>> Start PROVIDED MATERIAL
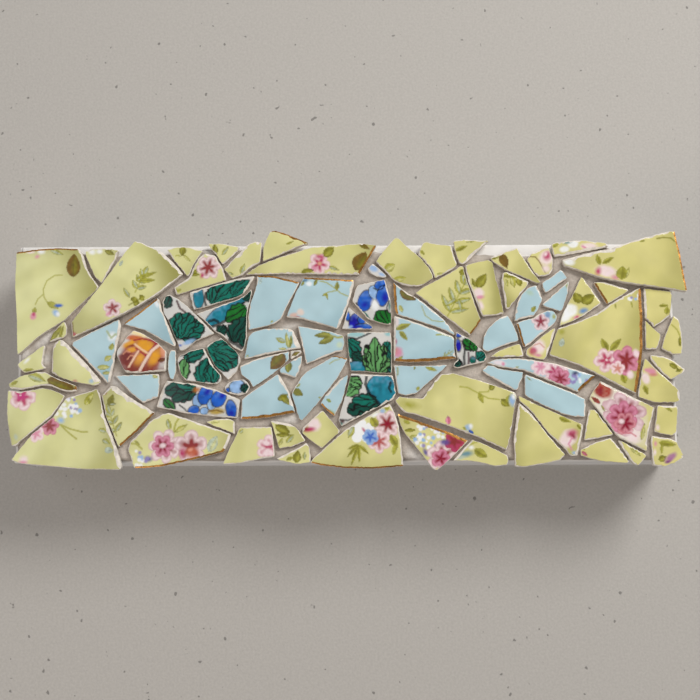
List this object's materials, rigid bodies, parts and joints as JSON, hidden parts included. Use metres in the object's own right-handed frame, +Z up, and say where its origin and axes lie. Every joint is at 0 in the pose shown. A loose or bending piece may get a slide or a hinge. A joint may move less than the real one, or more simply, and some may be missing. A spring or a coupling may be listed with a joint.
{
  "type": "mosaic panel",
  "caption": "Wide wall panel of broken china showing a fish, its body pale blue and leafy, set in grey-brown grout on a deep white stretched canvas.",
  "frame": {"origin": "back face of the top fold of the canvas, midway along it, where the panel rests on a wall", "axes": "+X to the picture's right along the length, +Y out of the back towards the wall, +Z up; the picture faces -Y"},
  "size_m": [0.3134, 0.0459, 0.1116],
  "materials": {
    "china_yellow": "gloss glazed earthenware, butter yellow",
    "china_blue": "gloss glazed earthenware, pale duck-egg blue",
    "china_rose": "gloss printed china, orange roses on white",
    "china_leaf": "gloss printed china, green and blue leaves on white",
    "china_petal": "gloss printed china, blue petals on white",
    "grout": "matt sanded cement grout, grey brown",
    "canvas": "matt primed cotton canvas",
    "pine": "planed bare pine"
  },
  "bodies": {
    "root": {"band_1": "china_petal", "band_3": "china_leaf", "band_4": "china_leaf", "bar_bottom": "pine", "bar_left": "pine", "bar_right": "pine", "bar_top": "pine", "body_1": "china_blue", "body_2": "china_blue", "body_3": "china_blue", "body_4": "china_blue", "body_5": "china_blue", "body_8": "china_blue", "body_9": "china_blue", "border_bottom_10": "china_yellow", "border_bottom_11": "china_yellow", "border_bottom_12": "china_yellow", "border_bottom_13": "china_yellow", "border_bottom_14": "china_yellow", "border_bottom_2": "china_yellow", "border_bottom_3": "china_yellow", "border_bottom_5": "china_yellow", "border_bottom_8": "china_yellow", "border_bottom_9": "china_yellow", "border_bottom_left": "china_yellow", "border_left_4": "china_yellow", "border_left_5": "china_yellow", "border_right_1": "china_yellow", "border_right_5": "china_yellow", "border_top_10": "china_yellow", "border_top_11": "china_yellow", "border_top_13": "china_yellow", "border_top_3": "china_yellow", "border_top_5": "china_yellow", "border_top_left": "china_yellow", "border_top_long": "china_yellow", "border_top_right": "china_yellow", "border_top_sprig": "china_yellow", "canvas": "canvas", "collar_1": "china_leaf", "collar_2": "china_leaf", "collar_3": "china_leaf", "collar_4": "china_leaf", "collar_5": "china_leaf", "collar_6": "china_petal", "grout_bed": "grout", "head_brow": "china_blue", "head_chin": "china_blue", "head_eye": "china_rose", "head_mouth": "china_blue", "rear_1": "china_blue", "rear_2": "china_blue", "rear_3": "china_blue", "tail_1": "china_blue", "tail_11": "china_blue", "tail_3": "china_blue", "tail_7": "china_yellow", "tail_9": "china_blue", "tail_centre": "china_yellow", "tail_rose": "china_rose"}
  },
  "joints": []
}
>> End PROVIDED MATERIAL
Extract the full listing and reproduce each line exactly.

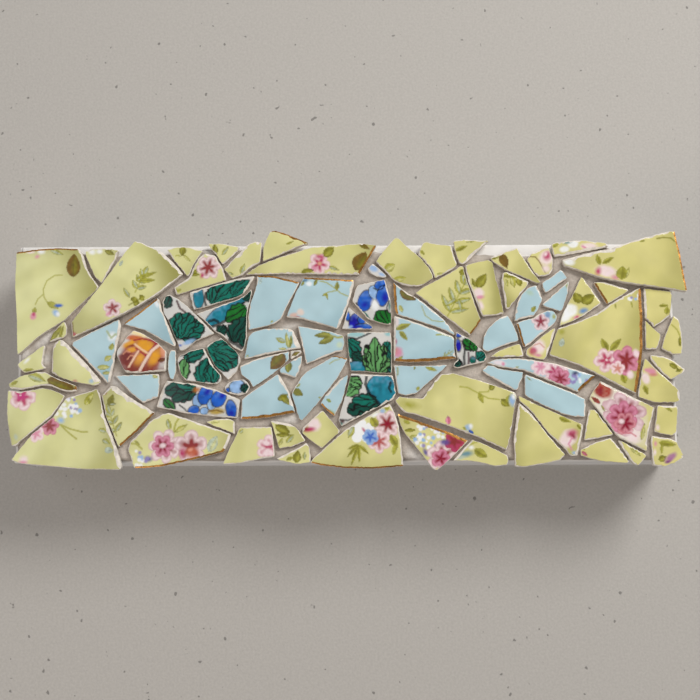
List this object's materials, rigid bodies, parts and joints as JSON, hidden parts included. Use metres in the object's own right-handed frame, +Z up, and say where its origin and axes lie. Every joint is at 0 in the pose shown. A loose or bending piece may get a slide or a hinge. A joint may move less than the real one, or more simply, and some may be missing. A spring or a coupling may be listed with a joint.
{
  "type": "mosaic panel",
  "caption": "Wide wall panel of broken china showing a fish, its body pale blue and leafy, set in grey-brown grout on a deep white stretched canvas.",
  "frame": {"origin": "back face of the top fold of the canvas, midway along it, where the panel rests on a wall", "axes": "+X to the picture's right along the length, +Y out of the back towards the wall, +Z up; the picture faces -Y"},
  "size_m": [0.3134, 0.0459, 0.1116],
  "materials": {
    "china_yellow": "gloss glazed earthenware, butter yellow",
    "china_blue": "gloss glazed earthenware, pale duck-egg blue",
    "china_rose": "gloss printed china, orange roses on white",
    "china_leaf": "gloss printed china, green and blue leaves on white",
    "china_petal": "gloss printed china, blue petals on white",
    "grout": "matt sanded cement grout, grey brown",
    "canvas": "matt primed cotton canvas",
    "pine": "planed bare pine"
  },
  "bodies": {
    "root": {"band_1": "china_petal", "band_3": "china_leaf", "band_4": "china_leaf", "bar_bottom": "pine", "bar_left": "pine", "bar_right": "pine", "bar_top": "pine", "body_1": "china_blue", "body_2": "china_blue", "body_3": "china_blue", "body_4": "china_blue", "body_5": "china_blue", "body_8": "china_blue", "body_9": "china_blue", "border_bottom_10": "china_yellow", "border_bottom_11": "china_yellow", "border_bottom_12": "china_yellow", "border_bottom_13": "china_yellow", "border_bottom_14": "china_yellow", "border_bottom_2": "china_yellow", "border_bottom_3": "china_yellow", "border_bottom_5": "china_yellow", "border_bottom_8": "china_yellow", "border_bottom_9": "china_yellow", "border_bottom_left": "china_yellow", "border_left_4": "china_yellow", "border_left_5": "china_yellow", "border_right_1": "china_yellow", "border_right_5": "china_yellow", "border_top_10": "china_yellow", "border_top_11": "china_yellow", "border_top_13": "china_yellow", "border_top_3": "china_yellow", "border_top_5": "china_yellow", "border_top_left": "china_yellow", "border_top_long": "china_yellow", "border_top_right": "china_yellow", "border_top_sprig": "china_yellow", "canvas": "canvas", "collar_1": "china_leaf", "collar_2": "china_leaf", "collar_3": "china_leaf", "collar_4": "china_leaf", "collar_5": "china_leaf", "collar_6": "china_petal", "grout_bed": "grout", "head_brow": "china_blue", "head_chin": "china_blue", "head_eye": "china_rose", "head_mouth": "china_blue", "rear_1": "china_blue", "rear_2": "china_blue", "rear_3": "china_blue", "tail_1": "china_blue", "tail_11": "china_blue", "tail_3": "china_blue", "tail_7": "china_yellow", "tail_9": "china_blue", "tail_centre": "china_yellow", "tail_rose": "china_rose"}
  },
  "joints": []
}